▸ Aim
Output exactly the lines from the first one down to the line containing "return base", inclusive.

— Begin Collected data —

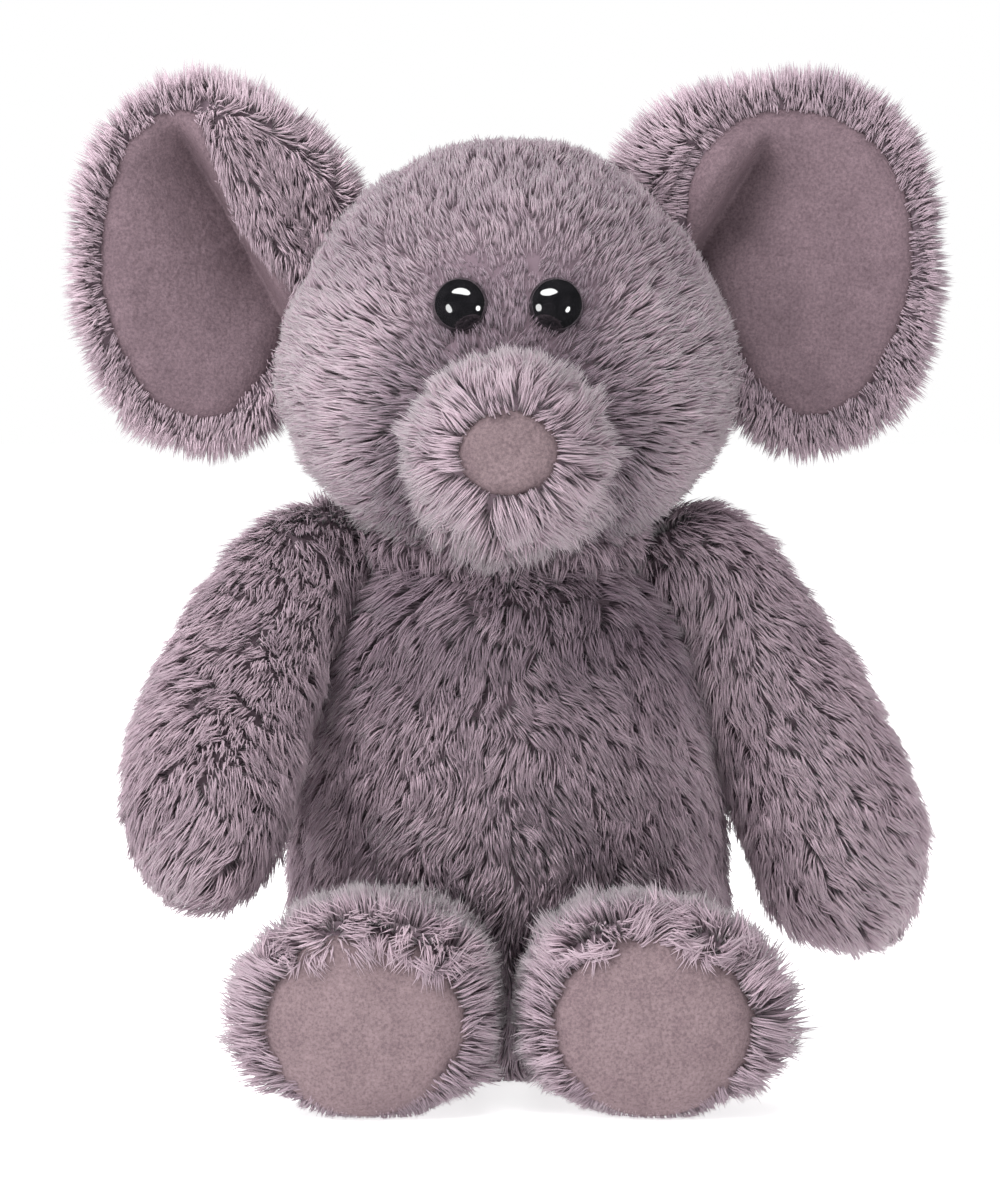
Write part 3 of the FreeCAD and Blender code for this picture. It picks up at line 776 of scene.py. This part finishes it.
def arm_coat(side, sign):
    """Pile that spreads from the crown of the shoulder and then runs down the arm."""
    root, along, bow = arm_frame(side, sign)

    def flow(p, n):
        at = (p - root) @ along
        out = unit((p - root) - along * at[:, None])
        crown = smooth(8, -8, at)[:, None]
        droop = np.array([0, 0, -0.5])
        return along + droop + 0.5 * bow * smooth(20, 60, at)[:, None] + 1.4 * out * crown

    def long(p, n):
        at = (p - root) @ along
        return 1 + 0.12 * smooth(40, 75, at)

    # Painted light and shade: the toy's left arm is painted lighter than its right, and each is painted
    # darker at the shoulder, lightening down the arm.
    def tone(p, n):
        return (0.12 if sign > 0 else 0.04) + 0.14 * smooth(0, 40, (p - root) @ along)

    return Coat(
        density=2.9, length=6.0, rise=34, lie=68, swirl=28, clump=2.7, gather=0.3, ragged=0.65,
        flow=flow, long=long, tone=tone,
    )


LEG_SHAPE = [(-0.22, 0.25), (-0.17, 0.5), (-0.05, 0.7), (0.15, 0.8), (0.35, 0.88), (0.55, 0.95), (0.75, 1.0),
             (0.9, 1.0), (0.965, 0.95), (0.995, 0.86), (1.0, 0.78), (1.003, 0.4), (1.004, 0.06)]


def leg_surface(side, sign):
    root = pivot(f"{side}_hip_swing")
    sole = middle(f"{side}_sole_pad")
    length = root[1] - sole[1] - 1.4
    wide, _, tall = half_size(f"{side}_leg_skin") - (0.3, 0, 0)
    splay = sole[0] - root[0]
    stations = [(length * t, wide * w, tall * w, splay * sign * min(1, max(0, t))) for t, w in LEG_SHAPE]
    base = tube(stations, root, (0, -1, 0), (sign, 0, 0), rows=70, columns=84, square=2.15)
    base.lumpy(0.7, 13.0, 81 if sign > 0 else 87)
    base.points[:, 2] = np.maximum(base.points[:, 2], 0.4)
    return base


def on_sole(p, side, margin=0.0):
    """Whether points lie inside a sole pad's outline."""
    centre, half = middle(f"{side}_sole_pad"), half_size(f"{side}_sole_pad")
    across = (p[:, 0] - centre[0]) / (half[0] + margin)
    rise = (p[:, 2] - centre[2]) / (half[2] + margin)
    return (across**2 + rise**2 < 1) & (p[:, 1] < centre[1] + half[1] + 4)


def leg_coat(side, sign):
    """Pile that rays out round the sole pad, with a tousled fringe hanging over the pad's top."""
    sole = middle(f"{side}_sole_pad")

    def over_pad(p):
        return smooth(6, 13, p[:, 2] - sole[2]) * smooth(sole[1] + 7, sole[1] + 2, p[:, 1])

    def flow(p, n):
        out = unit(p - (sole + np.array([0, -8, -3]))) + np.array([0, 0.1, 0.1])
        across, down = 1.3 * noise(p, 5.0, 77), 1.2 * noise(p, 5.0, 79) - 0.4
        tousled = np.stack([across, np.full(len(p), -0.6), down], axis=1)
        share = over_pad(p)[:, None]
        return out * (1 - share) + tousled * share

    def long(p, n):
        under = smooth(10, 3, p[:, 2])
        inner = smooth(9, 3, sign * p[:, 0])
        top = smooth(26, 36, p[:, 2])
        outer = smooth(40, 48, sign * p[:, 0]) * (0.4 if sign > 0 else 0.15)
        return (1 - 0.62 * under) * (1 - 0.35 * inner) * (1 + 0.12 * top) * (1 + outer)

    def keep(p, n):
        creep = smooth(4, 13, p[:, 2] - sole[2]) * (1.5 + noise(p, 6.0, 83))
        return ~on_sole(p, side, -1.2 - creep) & (p[:, 2] > 0.8)

    # Painted light: the pile over the top of each sole pad is painted lighter, more on the toy's right foot
    # than on its left.
    def tone(p, n):
        return 0.06 + (0.3 if sign > 0 else 0.42) * over_pad(p)

    return Coat(
        density=3.6, length=6.4, rise=32, lie=62, swirl=28, clump=2.6, gather=0.2,
        flow=flow, long=long, keep=keep, tone=tone,
    )


def tail_pieces():
    root, tip = pivot("tail_lift"), middle("tail_tuft")
    along = unit(tip - root)
    side = np.array([1.0, 0, 0])
    length = float(np.linalg.norm(tip - root))
    stations = [(-5, 0.6, 0.6, 0), (-3.5, 3.2, 3.2, 0), (2, 3.9, 3.9, 0), (0.5 * length, 3.2, 3.2, 0),
                (0.9 * length, 2.8, 2.8, 0), (length, 2.2, 2.2, 0), (length + 1.5, 0.5, 0.5, 0)]
    base = tube(stations, root, along, side, rows=40, columns=28)

    def flow(p, n):
        return np.broadcast_to(along, p.shape) + np.array([0, 0, -0.15])

    def long(p, n):
        return 0.75 + 0.9 * smooth(0.72 * length, 0.95 * length, (p - root) @ along)

    coat = Coat(density=2.2, length=4.6, rise=40, lie=78, swirl=14, clump=2.4, flow=flow, long=long)
    plush("tail_plush", "tail", base, coat, 401, nodes=("tail_skin", "tail_tuft"))


# Ears -----------------------------------------------------

class Outline:
    """A closed outline round a centre, through a few (x, z) points, as radius against angle."""

    def __init__(self, centre, points):
        self.centre = np.array(centre, float)
        rel = np.array(points, float) - self.centre
        angle = np.arctan2(rel[:, 1], rel[:, 0])
        order = np.argsort(angle)
        angle, radius = angle[order], np.linalg.norm(rel, axis=1)[order]
        wrapped = np.concatenate([angle - 2 * math.pi, angle, angle + 2 * math.pi])
        self.at = np.linspace(-math.pi, math.pi, 241)
        self.radius = spline(wrapped, np.tile(radius, 3), self.at)

    def reach(self, angle):
        angle = (angle + math.pi) % (2 * math.pi) - math.pi
        return np.interp(angle, self.at, self.radius)

    def share(self, x, z):
        """How far out a point is: 0 at the centre, 1 on the outline."""
        dx, dz = x - self.centre[0], z - self.centre[1]
        return np.hypot(dx, dz) / self.reach(np.arctan2(dz, dx))


# Each ear, drawn as the toy's left one: outline of its plush, outline of its velour lining, and the
# pleat where its upper inner edge folds forward. Points are (out to the side, up), in millimetres,
# from the middle of the ear's back. A banded ear shows velour on both sides of its pleat; on the other
# ear long pile from the back wraps over. Both ears' lower edges are alike.
LOBE = [(-22, -8), (-16, -20), (-8, -31), (3, -36), (14, -33.5), (23, -24)]
EARS = {
    "left": {
        "outline": [(27.5, 3), (25.5, 17), (19.5, 28), (9, 34.5), (-5, 34.5), (-16, 32.5), (-25, 28),
                    (-31.5, 21), (-32, 12), (-28, 2), *LOBE, (27, -11)],
        "lining": [(24.6, 3), (22.5, 15), (15.5, 25), (4, 30), (-7, 29.5), (-13.5, 25.5), (-18.5, 19),
                   (-20.5, 10), (-20, 3), (-16, -6), (-11, -16), (-4, -26), (4.5, -31), (13, -27.5),
                   (20.5, -16), (24, -6)],
        "pleat": ((-6.5, 23.5), (-18.5, 4.5)),
        "band": True,
    },
    "right": {
        "outline": [(28.5, 3), (26.5, 17), (20, 28.5), (8, 35), (-4, 32.5), (-14, 26), (-21, 19),
                    (-25, 12), (-27, 3), *LOBE, (27.6, -11)],
        "lining": [(25, 3), (23, 15), (18, 26), (10.5, 30.3), (5, 29), (3, 24), (0.5, 16), (-3, 8), (-8, 1),
                   (-13.5, -4), (-11, -14), (-6, -24), (3, -31.5), (13, -29), (20.5, -19), (24.5, -7)],
        "pleat": ((8, 27.5), (-5, 3.5)),
        "band": False,
    },
}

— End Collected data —

▸ In response
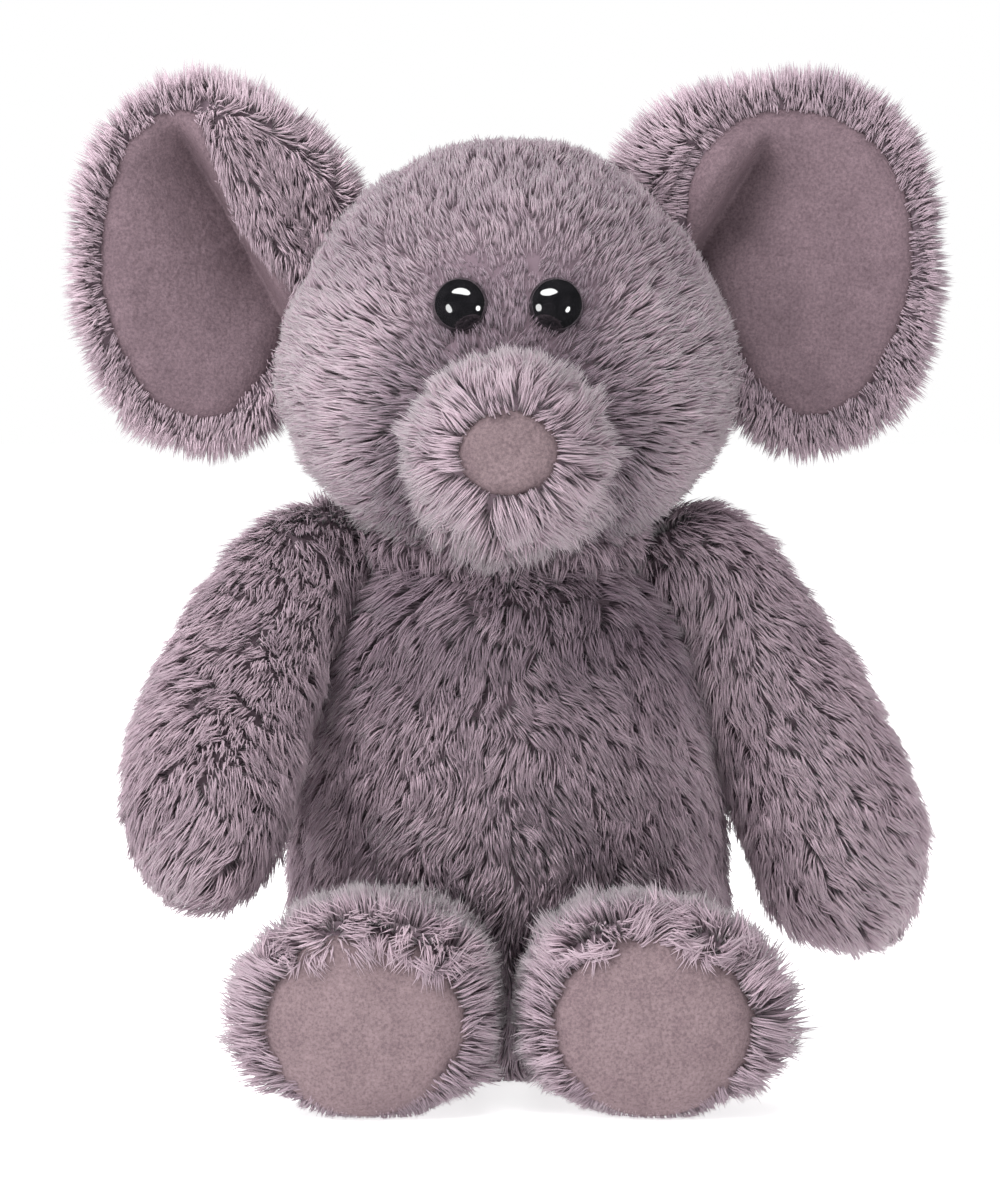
Write part 3 of the FreeCAD and Blender code for this picture. It picks up at line 776 of scene.py. This part finishes it.
def arm_coat(side, sign):
    """Pile that spreads from the crown of the shoulder and then runs down the arm."""
    root, along, bow = arm_frame(side, sign)

    def flow(p, n):
        at = (p - root) @ along
        out = unit((p - root) - along * at[:, None])
        crown = smooth(8, -8, at)[:, None]
        droop = np.array([0, 0, -0.5])
        return along + droop + 0.5 * bow * smooth(20, 60, at)[:, None] + 1.4 * out * crown

    def long(p, n):
        at = (p - root) @ along
        return 1 + 0.12 * smooth(40, 75, at)

    # Painted light and shade: the toy's left arm is painted lighter than its right, and each is painted
    # darker at the shoulder, lightening down the arm.
    def tone(p, n):
        return (0.12 if sign > 0 else 0.04) + 0.14 * smooth(0, 40, (p - root) @ along)

    return Coat(
        density=2.9, length=6.0, rise=34, lie=68, swirl=28, clump=2.7, gather=0.3, ragged=0.65,
        flow=flow, long=long, tone=tone,
    )


LEG_SHAPE = [(-0.22, 0.25), (-0.17, 0.5), (-0.05, 0.7), (0.15, 0.8), (0.35, 0.88), (0.55, 0.95), (0.75, 1.0),
             (0.9, 1.0), (0.965, 0.95), (0.995, 0.86), (1.0, 0.78), (1.003, 0.4), (1.004, 0.06)]


def leg_surface(side, sign):
    root = pivot(f"{side}_hip_swing")
    sole = middle(f"{side}_sole_pad")
    length = root[1] - sole[1] - 1.4
    wide, _, tall = half_size(f"{side}_leg_skin") - (0.3, 0, 0)
    splay = sole[0] - root[0]
    stations = [(length * t, wide * w, tall * w, splay * sign * min(1, max(0, t))) for t, w in LEG_SHAPE]
    base = tube(stations, root, (0, -1, 0), (sign, 0, 0), rows=70, columns=84, square=2.15)
    base.lumpy(0.7, 13.0, 81 if sign > 0 else 87)
    base.points[:, 2] = np.maximum(base.points[:, 2], 0.4)
    return base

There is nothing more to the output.